In doing so, the operations of your business are different than your personal assets, and the extent of your liability is only to the extent of that legal entity.

5. LLCs as Legal Entities for Wellness Professionals

Jen: I was going to ask about this too - at least in the US, I think a lot of people consider LLCs as a way to do that. Is that often the right kind of legal entity for wellness practitioners, teachers, and retreat leaders, or something else?

Cory: The LLC question is not one-dimensional. You have to look at your earnings, the assets you have, the nature of the risk that’s involved with your business activities, and how your legal structure affects the taxes you pay.

If you're just starting out on your own, it may make sense to be a sole proprietor. If you have substantial assets or you want extra peace of mind, it may be worthwhile to register as an LLC.

Beyond that, the considerations are probably 50% law and 50% tax. From the legal perspective alone, registering as a legal entity is a great thing to do. You just need to weigh that against the associated costs and tax implications.

Employee vs Contractor vs LLC

6. Implications of Working as an Employee Or Contractor

Jen: Thanks, really helpful. Finally, I know there's a lot of legislative shifts happening here in the US around how studios treat their teachers, whether as employees or as contractors. What should people know about this, and how can they stay informed and involved in the ongoing legislative process?

Cory: It’s certainly an issue, and California is the leader in all of this with AB5, so I’ll focus on California.

While there are federal implications regarding the contractor/employee distinction and classification, oftentimes, state legislation will drive the relevant tests to decide whether or not someone is a contractor or an employee.

For example, the state of Connecticut has the exact same test that California’s original AB5 has, which is a three-prong test. In Connecticut, if someone is performing services that are the same as those that your business offers, by law, they are an employee.

The state of Florida, conversely, applies what is called the control test. That’s also what the IRS will use in the event of an audit - they’ll say, “how much control does the employer have over the person who’s doing the work?”

And there are a whole variety of other considerations - what are the hours like? Is the employer allowed to tell workers specifically how to do their jobs? To wear a uniform? Who owns the intellectual property? How do the payment mechanisms work?

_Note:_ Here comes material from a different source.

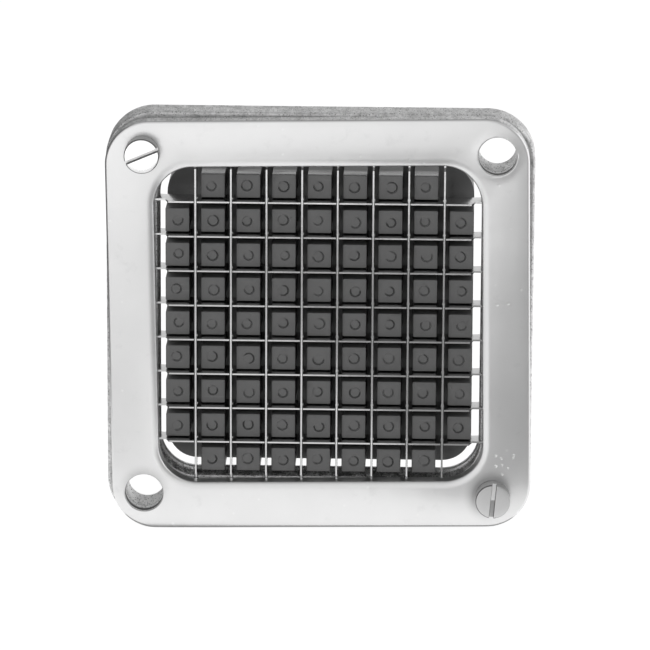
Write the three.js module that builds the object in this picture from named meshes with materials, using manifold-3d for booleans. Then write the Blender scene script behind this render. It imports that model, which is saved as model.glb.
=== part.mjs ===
// Blade head and pusher block of a french fry cutter, in millimetres, +Z up.
// Two cast frames clamp a grid of thin steel blades. A moulded block of square fingers
// slides through the grid from behind and pushes the cut potato out at the front.
// The head stands upright on its lower edge and its front face looks along -Y.
// Depths below are counted backwards, along +Y, from the front face of the front frame.

import * as THREE from 'three';
import { mergeVertices } from 'three/addons/utils/BufferGeometryUtils.js';
import Module from 'manifold-3d';

// Grid: 3/8 inch cells between blades that cross in half laps
const cellPitch = 9.525;
const bladesEachWay = 8;
const bladeThickness = 0.5;
const bladeDepth = 9;
const lapClearance = 0.15;

// Blade ends: a shoulder, a shallower neck that crosses the rear frame's rail, and a hook
const neckSetback = 2.8;
const verticalShoulder = { inset: 1.3, run: 0.4 };
const horizontalShoulder = { inset: 3.2, run: 0.9 };
const neckLength = 2.3;
const hookWidth = 1.8;
const hookDrop = 0.9;

// Frames
const windowMargin = 0.89;
const windowCornerRadius = 10.5;
const railWidth = 13.7;
const frontStepIn = 0.85;
const frontThickness = 4.8;
const frontCornerRadius = 12;
const frontEdgeRound = 1;
const windowEdgeRound = 2.4;
const rearThickness = 9.4;
const rearCornerRadius = 12.8;
const rearEdgeRound = 0.7;
const frameSeam = 0.4;
const seatClearance = 0.3;
const grooveClearance = 0.3;
const grooveEndRoom = 1.4;

// The front casting sits a little turned against the rear one, and the corner holes
// were drilled through both together, so these stay in line
const frontTwistDegrees = 0.95;

// Corner holes: two are left open for mounting, two take the clamp screws
const holeEdgeDistance = 9.35;
const mountHoleDiameter = 10.3;
const holeEdgeRound = 1.2;

// Clamp screws: slotted cheese heads, threaded into the rear frame
const shankDiameter = 6.35;
const shankClearance = 0.4;
const threadClearance = 0.15;
const shankShortfall = 0.8;
const shankPointChamfer = 0.6;
const headDiameter = 9.4;
const headHeight = 4.5;
const headEdgeRound = 0.4;
const headSeatGap = 0.1;
const driverSlotWidth = 1.2;
const driverSlotDepth = 1.7;
const upperSlotDegrees = 23;
const lowerSlotDegrees = 85;

// Pusher block: it rests on the horizontal blades, a little to the left. A base plate carries
// one comb of fingers for each row of cells, and the strips of the combs are its front layer.
const fingerSize = 6.45;
const fingerLength = 12.75;
const fingerRecess = 3.3;
const fingerRoot = 1;
const fingerRestGap = 0.3;
const pusherShift = 0.2;
const baseThickness = 8;
const stripThickness = 1.5;
const stripGap = 0.1;
const baseMargin = 0.15;
const baseCornerRadius = 8;
const baseEdgeRound = 0.6;

// Threaded inserts in the back of the pusher block
const insertSpacingCells = 5;
const insertDiameter = 7;
const insertBore = 4.4;
const insertLength = 5.6;
const insertChamfer = 0.5;
const insertClearance = 0.15;

// One overrun serves every cut
const cutOverrun = 1;

// Facets
const arcSteps = 4;
const roundSteps = 3;
const smallRoundSteps = 2;
const turnSteps = 24;

// Sizes that follow
const cellsEachWay = bladesEachWay + 1;
const windowSize = cellsEachWay * cellPitch + 2 * windowMargin;
const wall = windowSize / 2;
const rearSize = windowSize + 2 * railWidth;
const frontSize = rearSize - 2 * frontStepIn;
const holeOffset = frontSize / 2 - holeEdgeDistance;
const rearFront = frontThickness + frameSeam;
const rearBack = rearFront + rearThickness;
const neckFront = frontThickness + seatClearance;
const bladeFront = neckFront - neckSetback;
const bladeMiddle = bladeFront + bladeDepth / 2;
const bladeBack = bladeFront + bladeDepth;
const hookBack = bladeBack + hookDrop;
const hookStart = wall + neckLength;
const hookEnd = hookStart + hookWidth;
const slotWidth = bladeThickness + 2 * lapClearance;
const fingerFront = bladeFront + fingerRecess;
const baseFront = fingerFront + fingerLength;
const stripBack = baseFront + stripThickness;
const baseBack = baseFront + baseThickness;
const baseSize = bladesEachWay * cellPitch + fingerSize + 2 * baseMargin;
const pusherDrop = (cellPitch - bladeThickness - fingerSize) / 2 - fingerRestGap;
const headFront = -headSeatGap - headHeight;

// Places of the blades and of the cells, counted from the middle of the grid
function places(count) {
  return Array.from({ length: count }, (_, i) => (i - (count - 1) / 2) * cellPitch);
}
const bladePlaces = places(bladesEachWay);
const cellPlaces = places(cellsEachWay);
const corners = [
  { name: 'upper_left', x: -1, z: 1 },
  { name: 'upper_right', x: 1, z: 1 },
  { name: 'lower_left', x: -1, z: -1 },
  { name: 'lower_right', x: 1, z: -1 },
];

const wasm = await Module();
wasm.setup();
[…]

It will always be a big picture perspective.

Legal Obligations LLC

Once we understand that it's a state by state determination, you can Google something like "your state" + "contractor" + "employment law test." Make sure whatever you're reading is a reputable source. Read from two or three sources, and you'll get a good sense of what's going on.

The thing to note with legislative changes is that there's a time lag between when a bill is drafted, when it's read out, when it's voted on, and when it's implemented. It shows how government and law are alive and fluid and how the conversation continues throughout this process.

On that note, there were two important exceptions to the three-prong test that I mentioned earlier when talking about AB5 in California.

One is the "one-off" exception - if someone is driving through town, does a workshop, leaves, and never comes back, that's an exception to the three-prong test.

And there’s also a “business to business” exception - if a business is using the service of another business, it’s technically also an exception to the test.

The takeaway is this: look at your jurisdiction and then recognize that all laws are always changing. In California, we’re waiting for a major decision to be handed down that will clarify a lot of these things further.

Stay informed, stay involved, and hopefully, we'll find a resolution to this that makes sense for our industry!

If you would like to watch the video interview, click below.

Final Thoughts

Any time you make adaptations to your wellness offering, whether it’s to teach outside of the studio or adjust for safety due to COVID, you need to update your legal and insurance documents. This is to protect you and your clients. Being proactive in this sense will help you to manage your business better and be prepared for the post COVID industry that we're all looking to on the horizon.